Two Seventh Circuit cases address, at least indirectly, the issue of a supervisor's individual liability in an ADEA action. Shager v. Upjohn Co., 913 F.2d 398 (7th Cir. 1990); Price v. Marshall Erdman & Associates, Inc., 966 F.2d 320 (7th Cir. 1992). In Shager, the court held that the doctrine of respondeat superior applied in ADEA actions, and that the discriminatory actions of the defendant corporation's officers could be imputed to the defendant corporation. 913 F.2d at 404. The court went on to state, in dicta, that the officer could hypothetically be sued under the ADEA, as the term "employer" in the ADEA includes "agents." Id.
In Price, a former employee sued both his former employer and his former supervisor under the ADEA and obtained a substantial damage award against both. 966 F.2d at 322. The Seventh Circuit noted that both the supervisor and the employer had been found by the jury to have committed willful violations of the ADEA. Id. at 324. The court found this result to be unproblematic, as the supervisor's conduct was imputed to the employer. Id. The court ultimately decided to let the jury verdict as to the supervisor stand. Id.

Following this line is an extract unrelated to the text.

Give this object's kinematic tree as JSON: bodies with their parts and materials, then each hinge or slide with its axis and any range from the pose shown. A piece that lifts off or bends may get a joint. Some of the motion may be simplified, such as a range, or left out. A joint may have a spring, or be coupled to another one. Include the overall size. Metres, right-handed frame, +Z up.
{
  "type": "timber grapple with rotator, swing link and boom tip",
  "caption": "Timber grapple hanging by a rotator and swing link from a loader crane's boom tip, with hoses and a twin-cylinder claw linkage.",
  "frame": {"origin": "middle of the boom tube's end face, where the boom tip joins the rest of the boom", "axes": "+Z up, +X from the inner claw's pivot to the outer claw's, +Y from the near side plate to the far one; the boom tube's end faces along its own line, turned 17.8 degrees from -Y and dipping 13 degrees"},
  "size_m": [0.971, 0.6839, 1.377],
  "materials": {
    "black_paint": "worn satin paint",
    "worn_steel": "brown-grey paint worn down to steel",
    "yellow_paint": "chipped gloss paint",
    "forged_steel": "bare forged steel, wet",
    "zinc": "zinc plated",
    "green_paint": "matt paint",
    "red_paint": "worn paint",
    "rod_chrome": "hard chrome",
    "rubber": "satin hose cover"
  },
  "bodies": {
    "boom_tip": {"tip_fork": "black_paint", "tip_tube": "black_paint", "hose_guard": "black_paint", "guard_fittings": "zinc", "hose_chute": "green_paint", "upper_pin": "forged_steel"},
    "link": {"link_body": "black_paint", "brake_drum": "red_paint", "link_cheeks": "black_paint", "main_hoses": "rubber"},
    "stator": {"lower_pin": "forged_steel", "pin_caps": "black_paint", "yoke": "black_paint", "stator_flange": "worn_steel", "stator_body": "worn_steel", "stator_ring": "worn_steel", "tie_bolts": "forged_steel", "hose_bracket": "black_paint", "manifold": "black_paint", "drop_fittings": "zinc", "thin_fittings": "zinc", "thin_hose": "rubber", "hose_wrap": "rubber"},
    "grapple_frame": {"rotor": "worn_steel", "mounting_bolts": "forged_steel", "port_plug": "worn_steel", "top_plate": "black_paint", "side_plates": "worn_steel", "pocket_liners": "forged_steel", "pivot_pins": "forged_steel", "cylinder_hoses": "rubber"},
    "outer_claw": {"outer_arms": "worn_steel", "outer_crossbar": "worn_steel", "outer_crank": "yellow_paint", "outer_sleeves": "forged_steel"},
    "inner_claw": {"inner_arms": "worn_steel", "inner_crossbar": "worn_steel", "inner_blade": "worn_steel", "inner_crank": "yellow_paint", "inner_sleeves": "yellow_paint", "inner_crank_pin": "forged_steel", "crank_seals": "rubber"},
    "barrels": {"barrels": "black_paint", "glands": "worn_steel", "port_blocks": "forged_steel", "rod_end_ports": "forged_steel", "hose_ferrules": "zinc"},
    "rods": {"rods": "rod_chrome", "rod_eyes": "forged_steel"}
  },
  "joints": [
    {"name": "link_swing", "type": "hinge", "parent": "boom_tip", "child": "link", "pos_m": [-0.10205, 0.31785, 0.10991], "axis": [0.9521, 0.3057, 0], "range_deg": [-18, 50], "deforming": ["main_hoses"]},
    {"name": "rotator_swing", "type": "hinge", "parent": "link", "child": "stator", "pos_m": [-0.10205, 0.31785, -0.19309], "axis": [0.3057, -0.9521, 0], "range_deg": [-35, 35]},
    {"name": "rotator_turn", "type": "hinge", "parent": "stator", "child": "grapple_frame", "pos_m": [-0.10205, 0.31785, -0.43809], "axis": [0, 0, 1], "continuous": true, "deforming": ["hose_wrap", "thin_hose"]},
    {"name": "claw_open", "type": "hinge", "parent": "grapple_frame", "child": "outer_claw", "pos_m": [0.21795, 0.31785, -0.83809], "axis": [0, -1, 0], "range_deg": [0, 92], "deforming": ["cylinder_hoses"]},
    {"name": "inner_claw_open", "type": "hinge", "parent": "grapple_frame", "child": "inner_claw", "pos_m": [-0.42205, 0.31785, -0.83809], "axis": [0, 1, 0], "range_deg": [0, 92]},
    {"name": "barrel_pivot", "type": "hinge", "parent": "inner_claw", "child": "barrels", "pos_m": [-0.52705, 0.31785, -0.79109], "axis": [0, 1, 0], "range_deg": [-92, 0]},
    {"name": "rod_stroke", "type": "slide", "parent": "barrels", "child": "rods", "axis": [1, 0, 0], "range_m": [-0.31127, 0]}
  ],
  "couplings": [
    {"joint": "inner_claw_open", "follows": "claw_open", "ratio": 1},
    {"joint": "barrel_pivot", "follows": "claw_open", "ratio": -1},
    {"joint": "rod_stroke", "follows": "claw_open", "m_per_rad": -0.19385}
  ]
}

Although the Seventh Circuit has not expressly stated that a supervisor may be sued under the ADEA, this court concludes that, based on the Price and Shager decisions, supervisors may be individually liable under the ADEA. The Seventh Circuit in Price reviewed the evidence against the supervisor in ascertaining his liability for a willful violation of the ADEA, an analysis that clearly would not have been necessary if the Seventh Circuit believed supervisors were not subject to liability under the ADEA. See Strzelecki v. Schwarz Paper Co., 824 F. Supp. 821, 829 n.3 (N.D. Ill. 1993).
In addition, the court finds that both the language and the purpose the ADEA support the conclusion that supervisors may be held personally liable for violations of the ADEA. By incorporating "agents" within the definition of "employer," Congress appears to have intended to subject individuals to liability for engaging in age discrimination. Moreover, the "ADEA is designed not only to compensate victims of discrimination but to deter potential discriminators, and the latter goal is undermined when people who make discriminatory decisions do not have to pay for them." Strzelecki, 824 F. Supp. at 829. Therefore, the court concludes that plaintiff's ADEA claim against defendant Corde in his individual capacity should not be dismissed.
For the reasons stated above, defendant Corde's motion to dismiss Counts I and II of plaintiff's first amended complaint is DENIED. The parties are strongly urged to discuss the settlement of this case and report on the status thereof on February 2, 1995 at 10 a.m.